═════ DATA RECORDS ═════

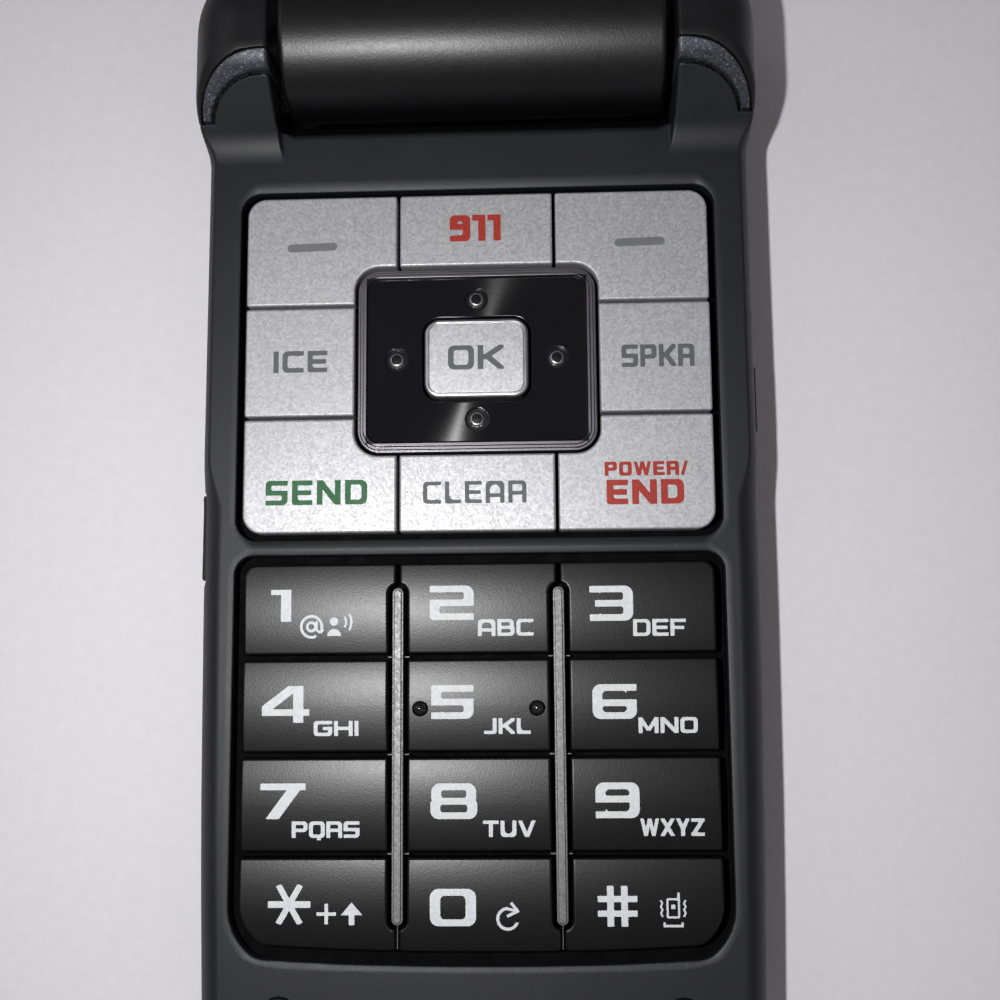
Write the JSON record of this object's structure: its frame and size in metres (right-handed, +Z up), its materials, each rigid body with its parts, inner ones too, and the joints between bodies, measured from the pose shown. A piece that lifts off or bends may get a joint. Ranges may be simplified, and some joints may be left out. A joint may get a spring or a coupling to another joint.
{
  "type": "flip phone",
  "caption": "Open flip phone on its back: keypad base with a navigation pad, silver and black keys, and a hinged lid with inner and outer displays.",
  "frame": {"origin": "centre of the flat back face on which the phone rests", "axes": "+X to the right across the keypad, +Y towards the hinge and the open lid, +Z up out of the keypad"},
  "size_m": [0.0498, 0.1793, 0.0385],
  "materials": {
    "deck_plastic": "soft-touch matte",
    "shell_plastic": "fine spark texture",
    "trim_metallic": "sparkling metallic paint",
    "lid_plastic": "satin",
    "battery_wrap": "printed wrap",
    "contact_gold": "gold plated",
    "circuit_board": "solder mask",
    "tinned_steel": "tinned",
    "silicone": "moulded",
    "silver_key": "silver metallic paint",
    "nav_gloss": "spun gloss black",
    "black_key": "satin black",
    "bar_grey": "translucent grey",
    "side_key_plastic": "satin",
    "speaker_black": "matte",
    "carrier_plastic": "natural",
    "screw_steel": "black zinc",
    "hinge_steel": "bright",
    "lens_black": "clear over black",
    "display_module": "display glass and frame",
    "flex_amber": "polyimide"
  },
  "bodies": {
    "base": {"front_housing": "deck_plastic", "back_housing": "shell_plastic", "hinge_trim_left": "trim_metallic", "hinge_trim_right": "trim_metallic", "battery": "battery_wrap", "battery_contacts": "contact_gold", "main_pcb": "circuit_board", "shield_can": "tinned_steel", "dome_sheet": "tinned_steel", "keypad_web": "silicone", "divider_bars": "bar_grey", "side_switches": "contact_gold", "deck_bumpers": "silicone", "charge_connector": "tinned_steel", "microphone": "tinned_steel", "loudspeaker": "speaker_black", "vibration_motor": "tinned_steel", "antenna_carrier": "carrier_plastic", "housing_screws": "screw_steel", "hinge_shaft": "hinge_steel", "hinge_pin": "hinge_steel"},
    "lid": {"lid_inner_housing": "lid_plastic", "lid_outer_housing": "lid_plastic", "main_lens": "lens_black", "main_display": "display_module", "outer_lens": "lens_black", "outer_display": "display_module", "earpiece": "speaker_black", "lid_pcb": "circuit_board", "camera_module": "lens_black", "lid_magnet": "tinned_steel", "hinge_module": "hinge_steel", "hinge_flex": "flex_amber", "lid_screws": "screw_steel"},
    "battery_cover": {"battery_cover": "shell_plastic"},
    "soft_key_left": {"soft_key_left": "silver_key"},
    "emergency_key": {"emergency_key": "silver_key"},
    "soft_key_right": {"soft_key_right": "silver_key"},
    "contact_key": {"contact_key": "silver_key"},
    "speaker_key": {"speaker_key": "silver_key"},
    "send_key": {"send_key": "silver_key"},
    "clear_key": {"clear_key": "silver_key"},
    "end_key": {"end_key": "silver_key"},
    "ok_key": {"ok_key": "silver_key"},
    "nav_ring": {"nav_ring": "nav_gloss"},
    "nav_collar": {"nav_collar": "silicone"},
    "key_1": {"key_1": "black_key"},
    "key_2": {"key_2": "black_key"},
    "key_3": {"key_3": "black_key"},
    "key_4": {"key_4": "black_key"},
    "key_5": {"key_5": "black_key"},
    "key_6": {"key_6": "black_key"},
    "key_7": {"key_7": "black_key"},
    "key_8": {"key_8": "black_key"},
    "key_9": {"key_9": "black_key"},
    "key_star": {"key_star": "black_key"},
    "key_0": {"key_0": "black_key"},
    "key_hash": {"key_hash": "black_key"},
    "volume_key": {"volume_key": "side_key_plastic"},
    "side_key": {"side_key": "side_key_plastic"}
  },
  "joints": [
    {"name": "lid_hinge", "type": "hinge", "parent": "base", "child": "lid", "pos_m": [0, 0.044, 0.0087], "axis": [1, 0, 0], "range_deg": [0, 160]},
    {"name": "battery_cover_slide", "type": "slide", "parent": "base", "child": "battery_cover", "axis": [0, -1, 0], "range_m": [0, 0.008]},
    {"name": "soft_key_left_press", "type": "slide", "parent": "base", "child": "soft_key_left", "axis": [0, 0, -1], "range_m": [0, 0.00035], "stiffness_N_per_m": 800, "springref_m": -0.0005},
    {"name": "emergency_key_press", "type": "slide", "parent": "base", "child": "emergency_key", "axis": [0, 0, -1], "range_m": [0, 0.00035], "stiffness_N_per_m": 800, "springref_m": -0.0005},
    {"name": "soft_key_right_press", "type": "slide", "parent": "base", "child": "soft_key_right", "axis": [0, 0, -1], "range_m": [0, 0.00035], "stiffness_N_per_m": 800, "springref_m": -0.0005},
    {"name": "contact_key_press", "type": "slide", "parent": "base", "child": "contact_key", "axis": [0, 0, -1], "range_m": [0, 0.00035], "stiffness_N_per_m": 800, "springref_m": -0.0005},
    {"name": "speaker_key_press", "type": "slide", "parent": "base", "child": "speaker_key", "axis": [0, 0, -1], "range_m": [0, 0.00035], "stiffness_N_per_m": 800, "springref_m": -0.0005},
    {"name": "send_key_press", "type": "slide", "parent": "base", "child": "send_key", "axis": [0, 0, -1], "range_m": [0, 0.00035], "stiffness_N_per_m": 800, "springref_m": -0.0005},
    {"name": "clear_key_press", "type": "slide", "parent": "base", "child": "clear_key", "axis": [0, 0, -1], "range_m": [0, 0.00035], "stiffness_N_per_m": 800, "springref_m": -0.0005},
    {"name": "end_key_press", "type": "slide", "parent": "base", "child": "end_key", "axis": [0, 0, -1], "range_m": [0, 0.00035], "stiffness_N_per_m": 800, "springref_m": -0.0005},
    {"name": "ok_key_press", "type": "slide", "parent": "base", "child": "ok_key", "axis": [0, 0, -1], "range_m": [0, 0.00035], "stiffness_N_per_m": 800, "springref_m": -0.0005},
    {"name": "key_1_press", "type": "slide", "parent": "base", "child": "key_1", "axis": [0, 0, -1], "range_m": [0, 0.00035], "stiffness_N_per_m": 800, "springref_m": -0.0005},
    {"name": "key_2_press", "type": "slide", "parent": "base", "child": "key_2", "axis": [0, 0, -1], "range_m": [0, 0.00035], "stiffness_N_per_m": 800, "springref_m": -0.0005},
    {"name": "key_3_press", "type": "slide", "parent": "base", "child": "key_3", "axis": [0, 0, -1], "range_m": [0, 0.00035], "stiffness_N_per_m": 800, "springref_m": -0.0005},
    {"name": "key_4_press", "type": "slide", "parent": "base", "child": "key_4", "axis": [0, 0, -1], "range_m": [0, 0.00035], "stiffness_N_per_m": 800, "springref_m": -0.0005},
    {"name": "key_5_press", "type": "slide", "parent": "base", "child": "key_5", "axis": [0, 0, -1], "range_m": [0, 0.00035], "stiffness_N_per_m": 800, "springref_m": -0.0005},
    {"name": "key_6_press", "type": "slide", "parent": "base", "child": "key_6", "axis": [0, 0, -1], "range_m": [0, 0.00035], "stiffness_N_per_m": 800, "springref_m": -0.0005},
    {"name": "key_7_press", "type": "slide", "parent": "base", "child": "key_7", "axis": [0, 0, -1], "range_m": [0, 0.00035], "stiffness_N_per_m": 800, "springref_m": -0.0005},
    {"name": "key_8_press", "type": "slide", "parent": "base", "child": "key_8", "axis": [0, 0, -1], "range_m": [0, 0.00035], "stiffness_N_per_m": 800, "springref_m": -0.0005},
    {"name": "key_9_press", "type": "slide", "parent": "base", "child": "key_9", "axis": [0, 0, -1], "range_m": [0, 0.00035], "stiffness_N_per_m": 800, "springref_m": -0.0005},
    {"name": "key_star_press", "type": "slide", "parent": "base", "child": "key_star", "axis": [0, 0, -1], "range_m": [0, 0.00035], "stiffness_N_per_m": 800, "springref_m": -0.0005},
    {"name": "key_0_press", "type": "slide", "parent": "base", "child": "key_0", "axis": [0, 0, -1], "range_m": [0, 0.00035], "stiffness_N_per_m": 800, "springref_m": -0.0005},
    {"name": "key_hash_press", "type": "slide", "parent": "base", "child": "key_hash", "axis": [0, 0, -1], "range_m": [0, 0.00035], "stiffness_N_per_m": 800, "springref_m": -0.0005},
    {"name": "volume_key_press", "type": "slide", "parent": "base", "child": "volume_key", "axis": [1, 0, 0], "range_m": [0, 0.00035], "stiffness_N_per_m": 800, "springref_m": -0.0005},
    {"name": "side_key_press", "type": "slide", "parent": "base", "child": "side_key", "axis": [-1, 0, 0], "range_m": [0, 0.00035], "stiffness_N_per_m": 800, "springref_m": -0.0005},
    {"name": "nav_rock_up_down", "type": "hinge", "parent": "base", "child": "nav_collar", "pos_m": [0, 0.0142, 0.00737], "axis": [1, 0, 0], "range_deg": [-1.5, 1.5], "stiffness_Nm_per_rad": 0.05},
    {"name": "nav_rock_left_right", "type": "hinge", "parent": "nav_collar", "child": "nav_ring", "pos_m": [0, 0.0142, 0.0082], "axis": [0, 1, 0], "range_deg": [-1.2, 1.2], "stiffness_Nm_per_rad": 0.05}
  ]
}
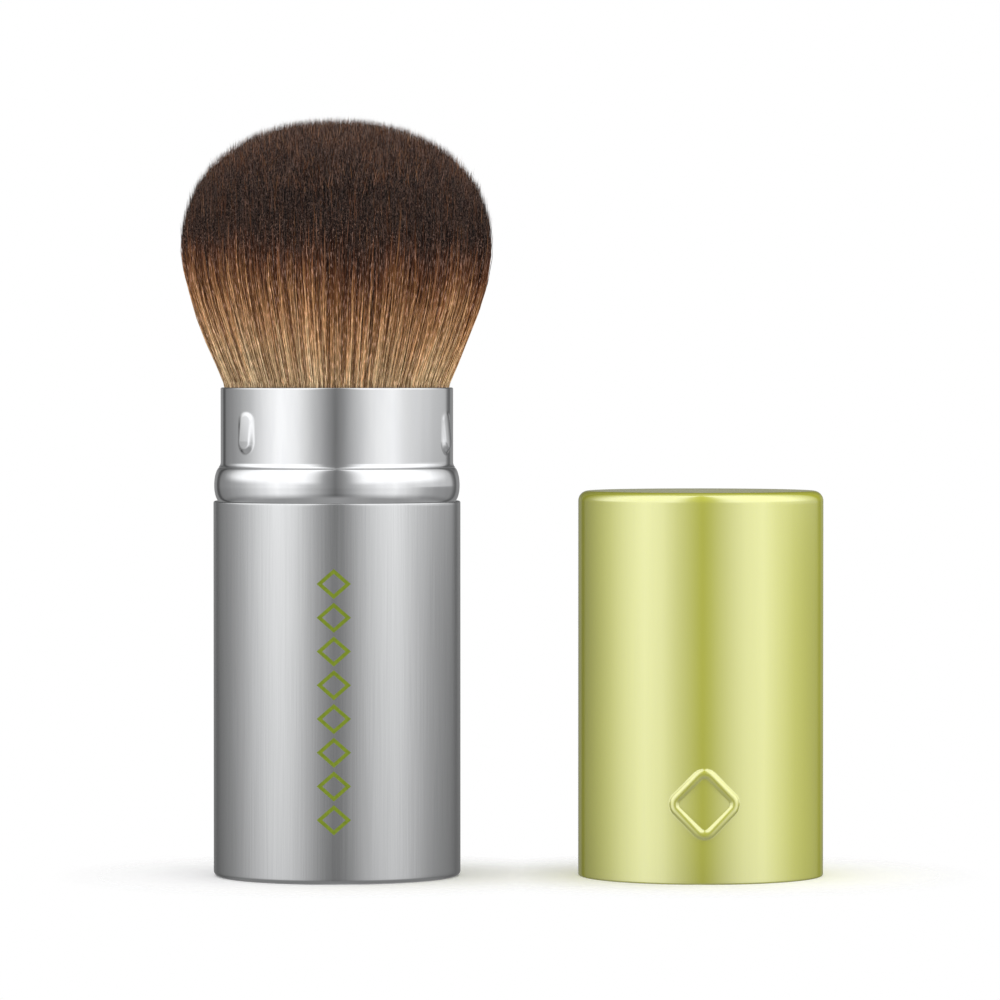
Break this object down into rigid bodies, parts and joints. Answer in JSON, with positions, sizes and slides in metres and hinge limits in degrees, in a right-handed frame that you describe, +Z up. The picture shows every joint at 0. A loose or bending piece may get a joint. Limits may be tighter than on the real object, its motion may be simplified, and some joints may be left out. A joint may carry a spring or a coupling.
{
  "type": "retractable makeup brush",
  "caption": "Round powder brush in a metal barrel, with a sliding collar that gathers the bristles and a separate drawn cap standing beside it.",
  "frame": {"origin": "centre of the barrel's flat base, which the brush stands on", "axes": "+Z up along the brush's own axis towards the bristles; -Y is the front, with the raised lozenge on the cap; +X runs from the brush to the cap"},
  "size_m": [0.0881, 0.0422, 0.1041],
  "materials": {
    "brushed_aluminium": "satin",
    "bright_aluminium": "polished",
    "lime_anodised_aluminium": "satin",
    "zinc_plated_steel": "satin",
    "moulded_polypropylene": "satin",
    "moulded_acetal": "satin",
    "silicone_rubber": "matte",
    "cast_epoxy": "gloss",
    "synthetic_fibre": "satin"
  },
  "bodies": {
    "handle": {"barrel_shell": "brushed_aluminium", "base_plug": "moulded_polypropylene", "base_weight": "zinc_plated_steel", "core_post": "moulded_polypropylene", "post_head": "moulded_polypropylene", "ferrule_cup": "bright_aluminium", "ferrule_screw": "zinc_plated_steel", "knot_resin": "cast_epoxy", "bristles": "synthetic_fibre"},
    "collar": {"collar_sleeve": "bright_aluminium", "slide_ring": "moulded_acetal", "drag_ring": "silicone_rubber"},
    "cap": {"cap_shell": "lime_anodised_aluminium"}
  },
  "joints": [
    {"name": "collar_slide", "type": "slide", "parent": "handle", "child": "collar", "axis": [0, 0, 1], "range_m": [0, 0.0368], "deforming": ["bristles"]},
    {"name": "cap_lift", "type": "slide", "parent": "handle", "child": "cap", "axis": [0, 0, 1], "range_m": [0, 0.11]}
  ]
}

═════

● **WHAT TO DO**:
Write out every line of the data that holds the word "joints".

● **CORRECT OUTPUT**:
Write the JSON record of this object's structure: its frame and size in metres (right-handed, +Z up), its materials, each rigid body with its parts, inner ones too, and the joints between bodies, measured from the pose shown. A piece that lifts off or bends may get a joint. Ranges may be simplified, and some joints may be left out. A joint may get a spring or a coupling to another joint.
  "joints": [
Break this object down into rigid bodies, parts and joints. Answer in JSON, with positions, sizes and slides in metres and hinge limits in degrees, in a right-handed frame that you describe, +Z up. The picture shows every joint at 0. A loose or bending piece may get a joint. Limits may be tighter than on the real object, its motion may be simplified, and some joints may be left out. A joint may carry a spring or a coupling.
  "joints": [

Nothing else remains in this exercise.